A decrease in traditional-cigarette and next-generation tobacco products sales contributed to Imperial Brands PLC having a 24.3% decline in fiscal 2019 profit to $1.39 billion.
The tobacco manufacturer, which owns ITG Brands LLC in Greensboro, reported Tuesday that diluted earnings were down 48 cents to $1.37 a share. Its fiscal year ended Sept. 30.
Fiscal year revenue was $40.7 billion, up 5.2%. Cost of sales was also up 5.2%, to $32.7 billion.
“2019 has been a challenging year with results below our expectations due to tough trading (retail sales) in next-generation products,” Imperial’s chief executive, Alison Cooper, said in a statement.
Imperial’s board of directors announced on Oct. 3 a mutual agreement on Cooper stepping down after nine years “once a suitable successor is found.”
Next-generation products include blu eCigs sales in the U.S. and Europe and Pulze heat-not-burn traditional cigarettes sales in Japan.
Like competitors Philip Morris USA and British American Tobacco PLC, Imperial has been affected directly by growing uncertainty about the U.S. electronic-cigarette market.

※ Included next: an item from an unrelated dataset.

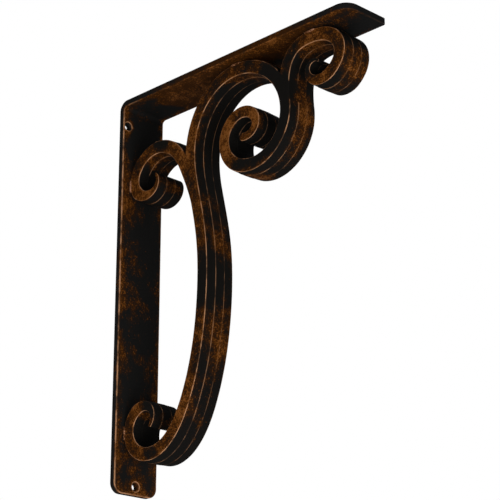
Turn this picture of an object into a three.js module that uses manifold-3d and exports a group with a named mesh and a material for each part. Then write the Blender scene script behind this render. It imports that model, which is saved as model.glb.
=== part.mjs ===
// Scrolled metal shelf bracket: a bent L strap braced by one long scroll with two smaller branch scrolls.
// Millimetres. X runs out from the wall, Y runs across the strap, Z is up.
// The origin is on the strap's back face, half way up the wall leg.
import * as THREE from "three";
import { mergeVertices } from "three/addons/utils/BufferGeometryUtils.js";
import Module from "manifold-3d";

// The L strap.
const ARM_REACH = 301.6;
const WALL_HEIGHT = 387.4;
const STRAP_WIDTH = 50.8;
const STRAP_THICKNESS = 6.35;
const BEND_INSIDE_RADIUS = 3.8;
const FOOT_CORNER_RADIUS = 9.5;
const ARM_NEAR_CORNER_RADIUS = 13;
const ARM_FAR_CORNER_RADIUS = 2;
const STRAP_EDGE_BEVEL = 0.4;

// Countersunk screw holes in the wall leg: a pair below the bend, each close to its long edge, and one
// near the foot.
const HOLE_DIAMETER = 6.2;
const COUNTERSINK_DIAMETER = 9.6;
const PAIR_EDGE_LAND = 1;
const PAIR_BELOW_TOP = 25.4;
const FAR_HOLE_LOWER_BY = 9.5;
const FOOT_HOLE_RISE = 8.1;

// The scroll bar: flat bar with the outer thirds of both wide faces sloped back.
const BAR_WIDTH = 32.6;
const BAR_THICKNESS = 13.9;
const FACET_DROP = 0.6;
const BAR_EDGE_BEVEL = 0.5;
const JOINT_GAP = 0.3;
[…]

Overall U.S. e-cigarette sales have declined in recent weeks amid the public-health scare involving the use of THC liquids in some open-pod products, as well as a forthcoming regulatory clampdown by the U.S. Food and Drug Administration at the request of President Donald Trump that could limit e-cigarette flavorings to tobacco and menthol.

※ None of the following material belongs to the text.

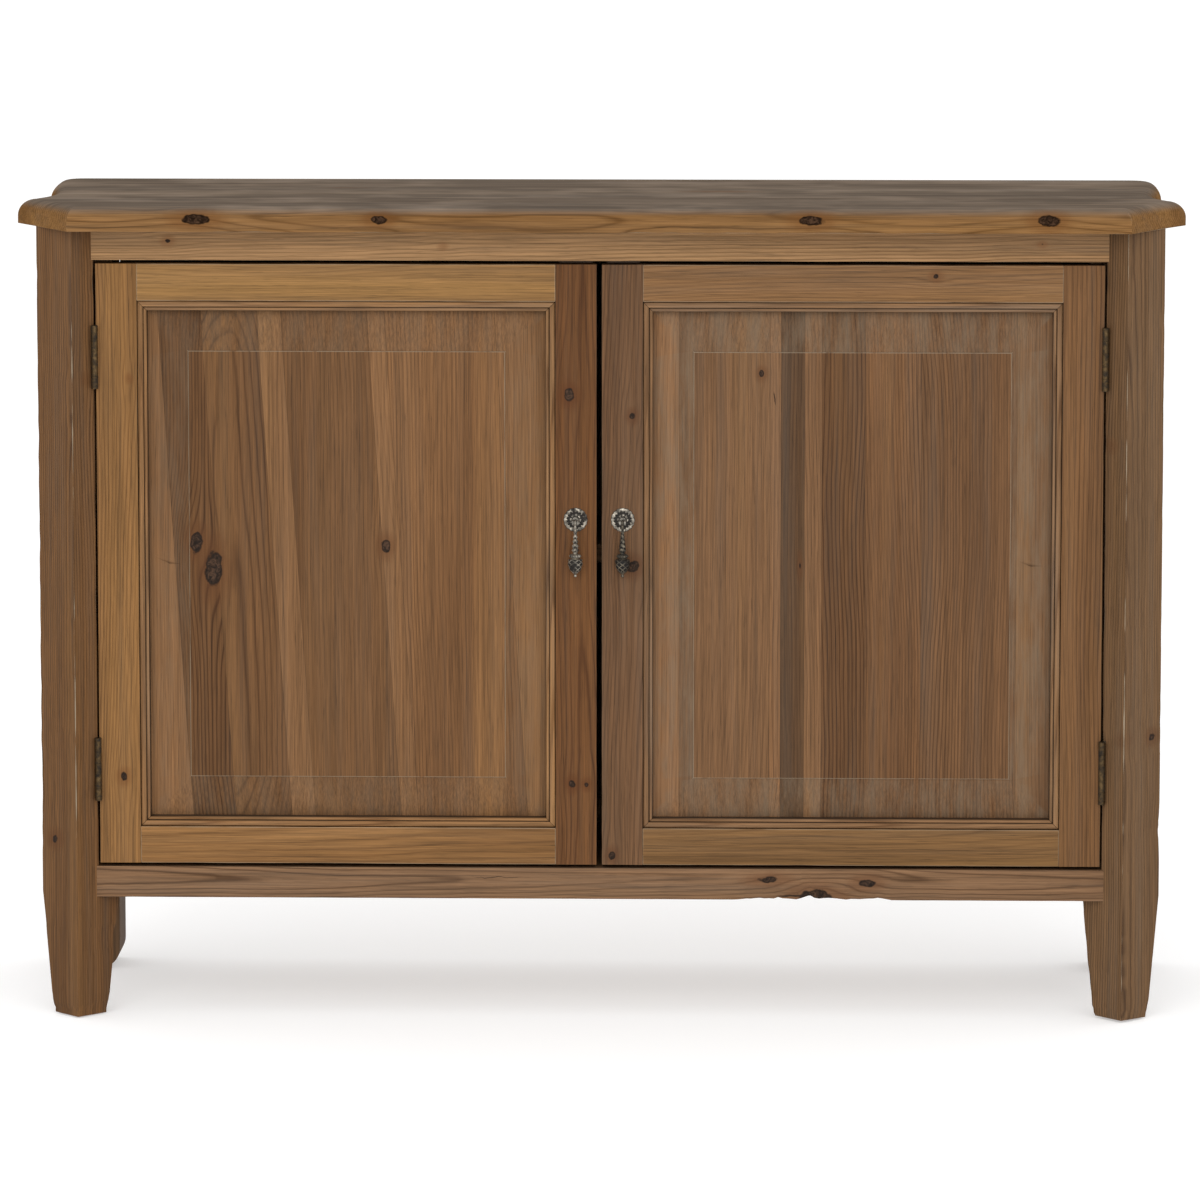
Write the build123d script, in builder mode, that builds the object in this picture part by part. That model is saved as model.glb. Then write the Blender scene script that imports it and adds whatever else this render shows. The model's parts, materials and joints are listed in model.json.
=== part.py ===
from build123d import *

import os
from math import sqrt

# Two-door sideboard of solid pine: a frame-and-panel case on four posts, two inset doors on butt
# hinges, drop pulls, and a shaped top. Millimetres, +Z up, the front faces -Y, the origin is on the
# floor under the middle of the top. Every piece is drawn as the right-hand one; left ones are mirrored.

os.makedirs("parts", exist_ok=True)

# Overall
WIDTH = 1290
DEPTH = 400
HEIGHT = 906

# Top
TOP_THICK = 27
TOP_ROUND = 18  # quarter round along its upper edge
CANT_X = 580  # where the straight front edge turns back
TIP_X = WIDTH / 2  # widest point of the front corner
TIP_Y = -92
WAIST_X = 620  # hollow of the shaped end
WAIST_Y = -20
EAR_X = 631  # the end's full width behind the hollow
EAR_Y = 150
BACK_ROUND = 32
CASE_TOP = HEIGHT - TOP_THICK

# Front posts: square, turned 45 degrees so that an arris faces forward
POST = 60
POST_X = 578
ARRIS_Y = -175
HALF_DIAGONAL = POST / sqrt(2)
POST_Y = ARRIS_Y + HALF_DIAGONAL
FOOT_TOP = 137
FOOT_HALF_DIAGONAL = 30

# Back posts: straight rectangles
BACK_POST_IN = 558
BACK_POST_OUT = 620
BACK_POST_FRONT = 105
BACK_Y = 175
BACK_FOOT_ROUND = 25

# Front frame
FACE_Y = -155
RAIL_THICK = 25
RAIL_BACK = FACE_Y + RAIL_THICK
TOP_RAIL_LOW = 844
BOTTOM_RAIL_LOW = 134
BOTTOM_RAIL_HIGH = 168.5
RAIL_MID = FACE_Y + RAIL_THICK / 2
TENON = 12
SHOULDER = 5
TENON_REACH = 570
REBATE_X = 556  # wall of the rebate that the door closes into
REBATE_Y = -131

# Side and back frames
SIDE_IN = 596
SIDE_OUT = 616
SIDE_MID = (SIDE_IN + SIDE_OUT) / 2
SIDE_RAIL = 55
SIDE_TENON = 10
SIDE_SHOULDER = 6
SIDE_TENON_FRONT = -134
SIDE_TENON_BACK = 125
PANEL_THIN = 8
PANEL_BITE = 8
PANEL_FRONT = -128
BACK_RAIL_FRONT = 145
BACK_RAIL_BACK = 165
BACK_RAIL = 60
BACK_TENON_REACH = 576
BACK_CHEEK = 5
BACK_SHOULDER = 8
BOARD_COUNT = 8
BOARD_GAP = 1
BOARD_LAP = 8
LAP_FREE = 0.1

# Inside
FLOOR_HIGH = 167
FLOOR_THICK = 18
SHELF_LOW = 504
SHELF_THICK = 20
SHELF_FRONT = -106
CLEAT_WIDE = 20
CLEAT_HALF = 520
FREE = 1  # play around the floor and shelf
PEG_R = 4
PEG_OUT = 12
PEG_IN = 20
PEG_Z = SHELF_LOW - PEG_R - 0.1
BACK_PEG_Y = 122
FRONT_PEG_X = POST_X - HALF_DIAGONAL / 2
FRONT_PEG_Y = POST_Y + HALF_DIAGONAL / 2

# Doors
DOOR_IN = 3
DOOR_OUT = 553.5
DOOR_LOW = 172.5
DOOR_HIGH = 840
DOOR_THICK = 22
DOOR_BACK = FACE_Y + DOOR_THICK
STILE = 45
DOOR_RAIL = 41
MOULD = 11.5
GROOVE = 8
TONGUE_FRONT = -141.5
TONGUE_BACK = -135.5
BEVEL = 44  # slope of the raised panel, from the moulding to the field
FIELD_Y = -149.5
FIELD_STEP = 1.2
LIP = 0.4  # play of the panel in its grooves
DOOR_TENON = 22
MOULD_FRONT = -153.8
MOULD_ROUND = 6
MOULD_QUIRK = 1.5
MITRE_GAP = 0.3
MITRE_CUT = 60

# Butt hinges
HINGE_X = (DOOR_OUT + REBATE_X) / 2
BARREL_R = 3.75
HINGE_Y = FACE_Y - BARREL_R
HINGE_LONG = 70
HINGE_HEIGHTS = (278, 737)
KNUCKLES = 5
KNUCKLE_GAP = 0.3
PIN_R = 1.6
PIN_FREE = 0.05
LEAF = 2
LEAF_BACK = -135
LEAF_FRONT = HINGE_Y + BARREL_R + 0.4
NOTCH_R = BARREL_R + 0.6
NOTCH_PAST = 0.5
SCREW_STEP = 23
HINGE_SCREW_Y = -145

# Drop pulls
PULL_X = 26
PLATE_Z = 558
PLATE_R = 14
PLATE_THICK = 1.6
DISC_R = 12
LOBES = 12
LOBE_R = 2.6
BOSS_R = 9
BOSS_TOP_R = 5
STUD_R = 2
STUD_PAST = 6  # of the stud behind the stile
NUT_R = 4
NUT_THICK = 3.2
PIVOT_Y = -166.5
PIVOT_Z = 556
EYE_R = 3.2
EYE_WIDE = 3.4
EYE_CUT = 5  # half the length of the tool that bores the eye and the fork
FINIAL_R = 2
FINIAL_DROP = 58.6
CHEEK = 1.6
CHEEK_IN = 1.9
CHEEK_R = 2.8
BOSS = 2
FORK_R = 3.4
NECK_LONG = 3
PULL_PIN_R = 1

# Screws and catches
SCREW_FREE = 0.2
WOOD_SCREW_R = 1.9
SMALL_SCREW_R = 1.5
HINGE_SCREW_LONG = 14
CASE_BITE = 11  # how far the screws of the cleats and catches go into the rails
BOARD_BITE = 14  # and those of the back boards
TOP_BITE = 15  # and those of the top
TOP_HEAD = 3
TOP_SCREW_R = 2.2
TOP_SCREW_Z = 852  # underside of the heads, inside the counterbores
COUNTERBORE_R = 5.5
TOP_SCREW_X = (-450, 0, 450)
TOP_SCREW_Y = (RAIL_MID, (BACK_RAIL_FRONT + BACK_RAIL_BACK) / 2)
CLEAT_SCREW_X = (-420, -140, 140, 420)
CLEAT_SCREW_Z = BOTTOM_RAIL_LOW + 7.5
CATCH_WIDE = 36
CATCH_FRONT = -131.4
CATCH_TAB = 3
CATCH_SCREW_Z = TOP_RAIL_LOW + 10
CATCH_SCREW_X = (-PULL_X - 10, -PULL_X + 10, PULL_X - 10, PULL_X + 10)
CATCH_DEEP = 15
CATCH_LOW = TOP_RAIL_LOW - 17
CATCH_HIGH = TOP_RAIL_LOW - 1
CATCH_TAB_HIGH = TOP_RAIL_LOW + 17
STRIKE = 1.2
STRIKE_INSET = 3
STRIKE_ROUND = 2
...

While next-generation product sales rose 50% over fiscal 2018 to $367 million, “this was below the level we expected to deliver,” Cooper said. “Our delivery was also impacted by an increasingly competitive environment and regulatory uncertainty in the USA.”
She said Imperial has taken the lessons from this year to reset its plans for investing in next-generation products, “prioritizing the markets and categories with the highest potential for sustainable, profitable growth.” Those are expected to focus on Pulze and “modern oral” products such as snus.

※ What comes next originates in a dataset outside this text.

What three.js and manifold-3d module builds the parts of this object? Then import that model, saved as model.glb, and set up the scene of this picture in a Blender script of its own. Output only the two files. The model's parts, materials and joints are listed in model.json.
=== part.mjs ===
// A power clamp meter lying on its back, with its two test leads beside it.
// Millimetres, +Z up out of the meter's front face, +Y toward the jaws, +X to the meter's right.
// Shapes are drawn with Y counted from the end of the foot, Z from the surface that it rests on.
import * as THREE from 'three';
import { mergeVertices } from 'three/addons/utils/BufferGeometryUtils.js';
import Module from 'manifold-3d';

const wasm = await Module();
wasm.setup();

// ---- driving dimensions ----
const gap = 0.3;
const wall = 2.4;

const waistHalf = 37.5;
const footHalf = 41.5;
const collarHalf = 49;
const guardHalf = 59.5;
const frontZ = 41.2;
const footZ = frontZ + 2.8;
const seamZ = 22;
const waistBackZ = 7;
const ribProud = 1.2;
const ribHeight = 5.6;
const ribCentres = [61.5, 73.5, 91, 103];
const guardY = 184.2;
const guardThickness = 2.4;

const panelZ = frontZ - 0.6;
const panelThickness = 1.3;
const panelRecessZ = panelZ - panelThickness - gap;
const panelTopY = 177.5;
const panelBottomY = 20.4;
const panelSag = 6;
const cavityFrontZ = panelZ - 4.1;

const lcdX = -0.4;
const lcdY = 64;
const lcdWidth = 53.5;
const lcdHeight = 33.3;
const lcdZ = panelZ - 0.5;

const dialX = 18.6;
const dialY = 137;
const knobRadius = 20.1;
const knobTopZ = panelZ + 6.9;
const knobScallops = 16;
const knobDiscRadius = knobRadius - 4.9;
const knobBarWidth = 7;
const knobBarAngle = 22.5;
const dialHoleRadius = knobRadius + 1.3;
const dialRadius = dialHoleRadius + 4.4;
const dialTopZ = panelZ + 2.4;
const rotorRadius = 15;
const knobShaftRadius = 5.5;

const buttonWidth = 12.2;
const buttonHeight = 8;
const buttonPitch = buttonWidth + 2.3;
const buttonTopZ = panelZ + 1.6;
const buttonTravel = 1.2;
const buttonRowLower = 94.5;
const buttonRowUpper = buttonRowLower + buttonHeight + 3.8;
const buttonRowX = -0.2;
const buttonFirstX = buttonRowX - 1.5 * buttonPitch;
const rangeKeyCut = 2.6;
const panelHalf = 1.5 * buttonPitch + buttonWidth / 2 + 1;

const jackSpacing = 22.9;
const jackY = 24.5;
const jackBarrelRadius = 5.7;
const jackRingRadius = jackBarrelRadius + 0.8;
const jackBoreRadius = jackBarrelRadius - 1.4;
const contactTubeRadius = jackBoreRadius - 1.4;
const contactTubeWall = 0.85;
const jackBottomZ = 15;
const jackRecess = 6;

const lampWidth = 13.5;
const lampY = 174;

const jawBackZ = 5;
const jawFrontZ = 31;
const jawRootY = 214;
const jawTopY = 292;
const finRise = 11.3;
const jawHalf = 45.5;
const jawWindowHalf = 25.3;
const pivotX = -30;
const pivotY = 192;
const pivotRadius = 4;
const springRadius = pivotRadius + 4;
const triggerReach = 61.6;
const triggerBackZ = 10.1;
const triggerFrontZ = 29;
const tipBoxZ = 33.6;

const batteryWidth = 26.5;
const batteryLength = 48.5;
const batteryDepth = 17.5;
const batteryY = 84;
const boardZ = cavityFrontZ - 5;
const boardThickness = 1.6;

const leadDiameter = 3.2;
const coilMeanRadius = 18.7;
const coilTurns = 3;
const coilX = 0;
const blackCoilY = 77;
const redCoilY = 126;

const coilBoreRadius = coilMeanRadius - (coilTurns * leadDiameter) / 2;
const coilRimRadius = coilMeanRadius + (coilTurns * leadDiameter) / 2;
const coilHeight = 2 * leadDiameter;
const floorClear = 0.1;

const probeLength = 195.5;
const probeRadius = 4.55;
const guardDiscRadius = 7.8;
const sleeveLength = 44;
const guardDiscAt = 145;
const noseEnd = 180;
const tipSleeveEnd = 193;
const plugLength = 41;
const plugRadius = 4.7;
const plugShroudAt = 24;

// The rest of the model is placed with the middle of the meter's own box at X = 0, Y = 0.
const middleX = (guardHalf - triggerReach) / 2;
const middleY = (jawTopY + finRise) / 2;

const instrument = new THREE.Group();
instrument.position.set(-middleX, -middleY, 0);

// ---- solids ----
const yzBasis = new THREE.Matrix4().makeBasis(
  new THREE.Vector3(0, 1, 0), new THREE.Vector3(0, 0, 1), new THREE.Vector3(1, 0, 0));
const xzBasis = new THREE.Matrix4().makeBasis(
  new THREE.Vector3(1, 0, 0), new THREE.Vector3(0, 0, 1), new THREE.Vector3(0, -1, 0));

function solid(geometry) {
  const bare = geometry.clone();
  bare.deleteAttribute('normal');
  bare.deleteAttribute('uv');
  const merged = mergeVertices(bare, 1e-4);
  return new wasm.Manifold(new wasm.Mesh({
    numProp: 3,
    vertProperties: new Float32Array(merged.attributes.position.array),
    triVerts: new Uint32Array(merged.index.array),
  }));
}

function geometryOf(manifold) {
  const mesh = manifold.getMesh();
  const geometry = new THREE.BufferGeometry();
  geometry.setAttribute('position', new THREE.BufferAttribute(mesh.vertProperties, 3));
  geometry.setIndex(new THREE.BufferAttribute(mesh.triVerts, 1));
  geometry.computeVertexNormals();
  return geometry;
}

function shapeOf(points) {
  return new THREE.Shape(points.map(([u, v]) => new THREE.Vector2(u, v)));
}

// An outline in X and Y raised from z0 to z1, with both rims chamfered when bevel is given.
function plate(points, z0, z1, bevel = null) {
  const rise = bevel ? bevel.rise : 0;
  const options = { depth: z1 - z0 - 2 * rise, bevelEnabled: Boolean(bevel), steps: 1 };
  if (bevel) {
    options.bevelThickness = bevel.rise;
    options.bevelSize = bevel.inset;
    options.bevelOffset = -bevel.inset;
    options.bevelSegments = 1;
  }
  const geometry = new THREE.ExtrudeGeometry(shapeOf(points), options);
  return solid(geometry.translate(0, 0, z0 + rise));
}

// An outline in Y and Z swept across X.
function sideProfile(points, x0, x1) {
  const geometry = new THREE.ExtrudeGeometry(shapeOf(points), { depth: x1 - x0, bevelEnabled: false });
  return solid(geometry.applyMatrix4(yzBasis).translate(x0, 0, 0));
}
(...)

“We will scale up investment as the visibility on returns and regulatory uncertainties improves,” Cooper said.
Imperial’s share price hit a 52-week low of $21.75 on Sept. 29 after its fiscal 2019 earnings warning about lower next-generation product sales in the U.S.
By comparison, its 52-week high is $36.25, reached on Nov. 9, 2018.
Share price opened trading Tuesday at $22.38 and closed at $22.53.
When Reynolds American Inc. announced plans in 2014 to spend $29.25 billion to buy rival Lorillard Inc., essentially to acquire top-selling menthol brand Newport, a key part of the deal was Imperial agreeing to pay $7.1 billion for the rest of Lorillard.
Reynolds and Lorillard sold Imperial the cigarette brands of Kool, Salem and Winston from Reynolds and Maverick from Lorillard, as well as Lorillard’s blu eCigs.
Winston is a top-10 cigarette in the U.S. market with a 2% market share, according to Nielsen data on convenience store sales.
Imperial said that “Winston’s share performance has been relatively resilient, despite the premium segment in the USA remaining under pressure from the growth in deep discount.”
“We are managing price promotions and targeted direct marketing activities to support the share performance,” the company said.
New board chair
On Tuesday, Imperial announced that Thérèse Esperdy, a senior independent board member, will succeed Mark Williamson as chairman on Jan. 1. Esperdy joined the board in 2016. Williamson is stepping down because of new British guidelines on the length of board chair tenures.
The fiscal 2019 financial report comes as ITG has reduced its overall workforce in recent weeks.
On Oct. 29, ITG confirmed it has offered a voluntary separation program to sales employees outside Greensboro, with more than 100 accepting. Most tobacco manufacturers have a significant percentage of their workforce servicing retail and wholesale customers across the United States.
The workforce reduction comes after ITG told the N.C. Commerce Department on Oct. 17 that it had made official plans to end production at its Reidsville cigarette-manufacturing plant by Dec. 31, effectively eliminating 110 jobs.
Since the Lorillard sale, at least 375 ITG production jobs have been eliminated.
ITG spokesman Mark Smith said on Oct. 17 that ITG’s Greensboro workforce has shrunk from 1,700 to 925 since ITG’s creation in 2015. Production workers, who numbered 1,100 before the sale and 675 afterward, were hit hardest.
At that time, ITG had 859 sales and marketing employees across the country and 22 at its leaf-processing plant in Danville, Va.